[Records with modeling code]
▽

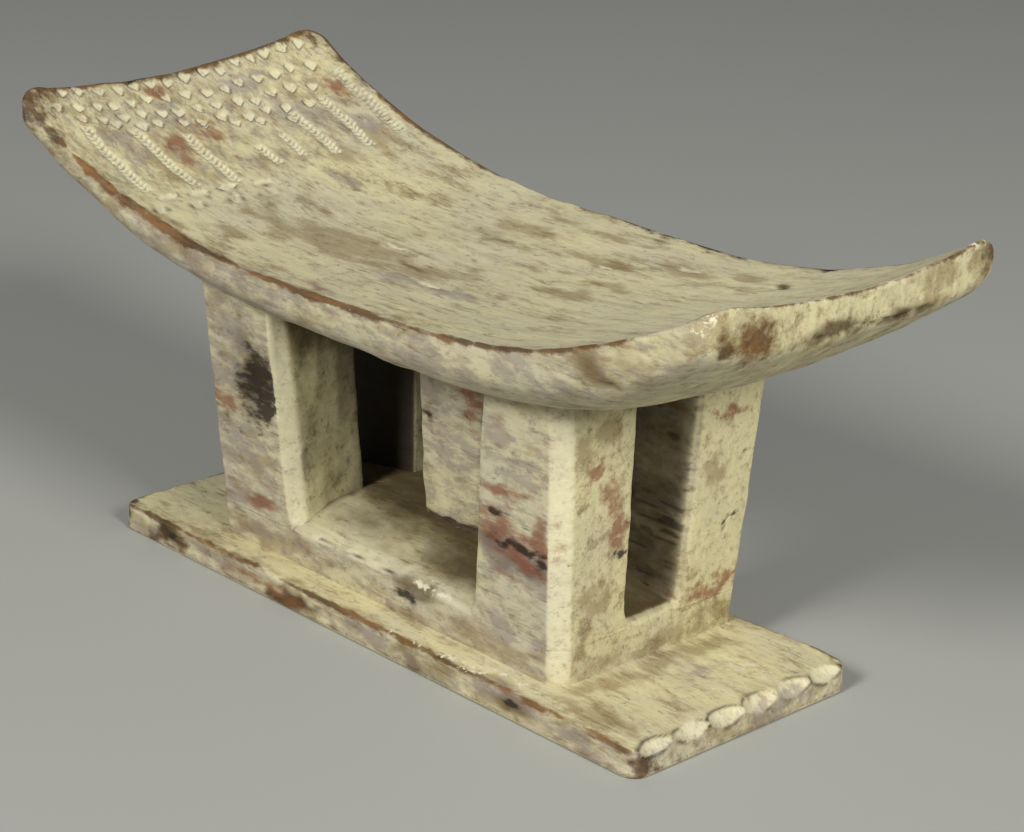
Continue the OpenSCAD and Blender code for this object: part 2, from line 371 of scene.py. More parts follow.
# One painted-wood finish: coat, then stains, then bare edges, crusts and dirt, each by its own attribute
def makeFinish(name, look):
    finish = bpy.data.materials.new(name)
    finish.use_nodes = True
    tree = finish.node_tree
    shader = tree.nodes["Principled BSDF"]
    coat = placed(tree, "kaolinCoat", Warm=tint("cream"), Cool=tint("grey"), Thin=tint("tan"),
                  Coolness=layer(tree, "cool"), Thinness=look["thinness"], Fresh=layer(tree, "fresh"))
    wood = placed(tree, "bareWood", Light=tint("bare"), Dark=tint("bareDark"))
    color, height = coat.outputs[0], coat.outputs[1]
    for key, scale, spread, softness, stretch, strength in washes:
        mask = placed(tree, "raggedEdge", Amount=layer(tree, key), Scale=scale, Spread=spread,
                      Softness=softness, Stretch=(stretch, 1, 1))
        color = mixed(tree, sums(tree, "MULTIPLY", mask.outputs[0], strength), color, tint(key))
    bareMask = placed(tree, "raggedEdge", Amount=layer(tree, "bare"), Scale=240.0, Spread=2.2, Softness=0.36,
                      Stretch=(0.4, 1, 1))
    bareShare = sums(tree, "MULTIPLY", bareMask.outputs[0], 0.9)
    color = mixed(tree, bareShare, color, wood.outputs[0])
    charMask = placed(tree, "raggedEdge", Amount=layer(tree, "char"), Scale=300.0, Spread=2.2, Softness=0.3,
                      Stretch=(0.4, 1, 1))
    color = mixed(tree, sums(tree, "MULTIPLY", charMask.outputs[0], 0.9), color, tint("char"))
    paleMask = placed(tree, "raggedEdge", Amount=layer(tree, "pale"), Scale=300.0, Spread=2.2, Softness=0.12,
                      Stretch=(1, 1, 1))
    color = mixed(tree, paleMask.outputs[0], color, tint("pale"))
    speckMask = placed(tree, "specks", Scale=look["speckScale"], Amount=look["specks"])
    color = mixed(tree, sums(tree, "MULTIPLY", speckMask.outputs[0], 0.6), color, tint("bareDark"))
    color = mixed(tree, sums(tree, "MULTIPLY", layer(tree, "hollow"), 0.94), color, tint("char"))
    feed(tree, shader.inputs["Base Color"], color)
    roughness = sums(tree, "SUBTRACT", 0.82, sums(tree, "MULTIPLY", bareShare, 0.35))
    feed(tree, shader.inputs["Roughness"], roughness)
    height = sums(tree, "SUBTRACT", height, sums(tree, "MULTIPLY", bareShare, 0.5))
    height = sums(tree, "SUBTRACT", height, sums(tree, "MULTIPLY", charMask.outputs[0], 0.6))
    height = sums(tree, "SUBTRACT", height, sums(tree, "MULTIPLY", speckMask.outputs[0], 0.6))
    bump = node(tree, "Bump")
    bump.inputs["Strength"].default_value = look["bump"]
    bump.inputs["Distance"].default_value = 0.0008
    feed(tree, bump.inputs["Height"], height)
    feed(tree, shader.inputs["Normal"], bump.outputs[0])
    shader.inputs["Specular IOR Level"].default_value = 0.35
    return finish


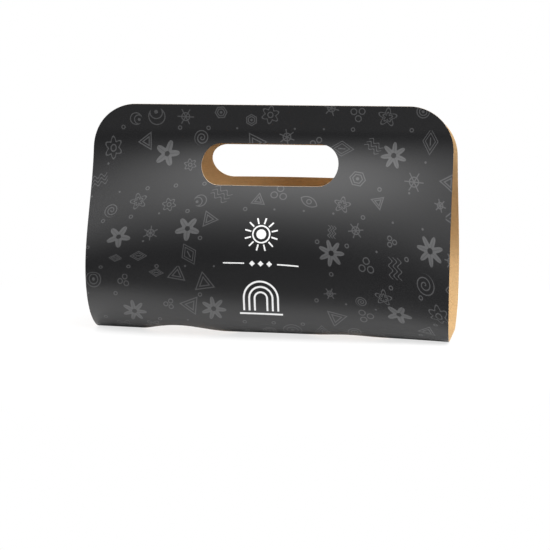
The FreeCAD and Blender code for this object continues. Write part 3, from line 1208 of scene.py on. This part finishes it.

△

# What to do
Exactly reproduce every line of the records.

# Answer for the task
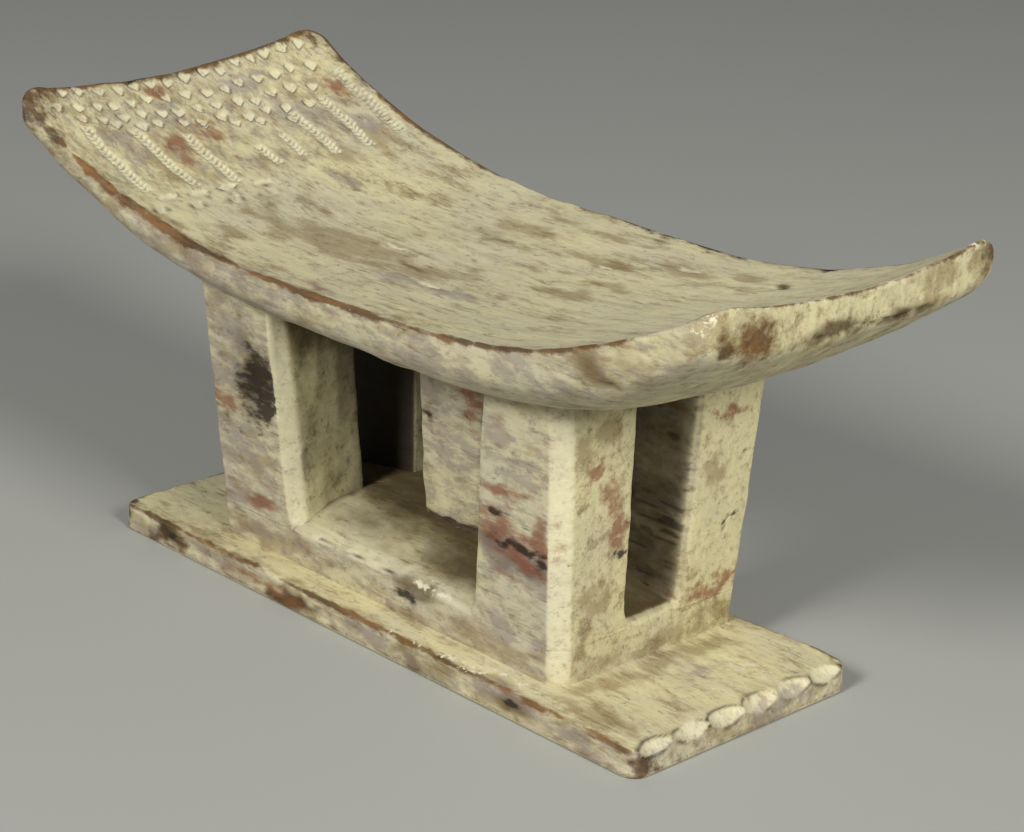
Continue the OpenSCAD and Blender code for this object: part 2, from line 371 of scene.py. More parts follow.
# One painted-wood finish: coat, then stains, then bare edges, crusts and dirt, each by its own attribute
def makeFinish(name, look):
    finish = bpy.data.materials.new(name)
    finish.use_nodes = True
    tree = finish.node_tree
    shader = tree.nodes["Principled BSDF"]
    coat = placed(tree, "kaolinCoat", Warm=tint("cream"), Cool=tint("grey"), Thin=tint("tan"),
                  Coolness=layer(tree, "cool"), Thinness=look["thinness"], Fresh=layer(tree, "fresh"))
    wood = placed(tree, "bareWood", Light=tint("bare"), Dark=tint("bareDark"))
    color, height = coat.outputs[0], coat.outputs[1]
    for key, scale, spread, softness, stretch, strength in washes:
        mask = placed(tree, "raggedEdge", Amount=layer(tree, key), Scale=scale, Spread=spread,
                      Softness=softness, Stretch=(stretch, 1, 1))
        color = mixed(tree, sums(tree, "MULTIPLY", mask.outputs[0], strength), color, tint(key))
    bareMask = placed(tree, "raggedEdge", Amount=layer(tree, "bare"), Scale=240.0, Spread=2.2, Softness=0.36,
                      Stretch=(0.4, 1, 1))
    bareShare = sums(tree, "MULTIPLY", bareMask.outputs[0], 0.9)
    color = mixed(tree, bareShare, color, wood.outputs[0])
    charMask = placed(tree, "raggedEdge", Amount=layer(tree, "char"), Scale=300.0, Spread=2.2, Softness=0.3,
                      Stretch=(0.4, 1, 1))
    color = mixed(tree, sums(tree, "MULTIPLY", charMask.outputs[0], 0.9), color, tint("char"))
    paleMask = placed(tree, "raggedEdge", Amount=layer(tree, "pale"), Scale=300.0, Spread=2.2, Softness=0.12,
                      Stretch=(1, 1, 1))
    color = mixed(tree, paleMask.outputs[0], color, tint("pale"))
    speckMask = placed(tree, "specks", Scale=look["speckScale"], Amount=look["specks"])
    color = mixed(tree, sums(tree, "MULTIPLY", speckMask.outputs[0], 0.6), color, tint("bareDark"))
    color = mixed(tree, sums(tree, "MULTIPLY", layer(tree, "hollow"), 0.94), color, tint("char"))
    feed(tree, shader.inputs["Base Color"], color)
    roughness = sums(tree, "SUBTRACT", 0.82, sums(tree, "MULTIPLY", bareShare, 0.35))
    feed(tree, shader.inputs["Roughness"], roughness)
    height = sums(tree, "SUBTRACT", height, sums(tree, "MULTIPLY", bareShare, 0.5))
    height = sums(tree, "SUBTRACT", height, sums(tree, "MULTIPLY", charMask.outputs[0], 0.6))
    height = sums(tree, "SUBTRACT", height, sums(tree, "MULTIPLY", speckMask.outputs[0], 0.6))
    bump = node(tree, "Bump")
    bump.inputs["Strength"].default_value = look["bump"]
    bump.inputs["Distance"].default_value = 0.0008
    feed(tree, bump.inputs["Height"], height)
    feed(tree, shader.inputs["Normal"], bump.outputs[0])
    shader.inputs["Specular IOR Level"].default_value = 0.35
    return finish


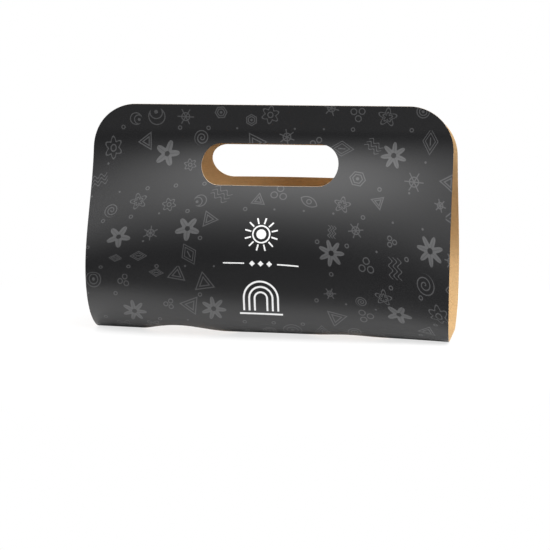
The FreeCAD and Blender code for this object continues. Write part 3, from line 1208 of scene.py on. This part finishes it.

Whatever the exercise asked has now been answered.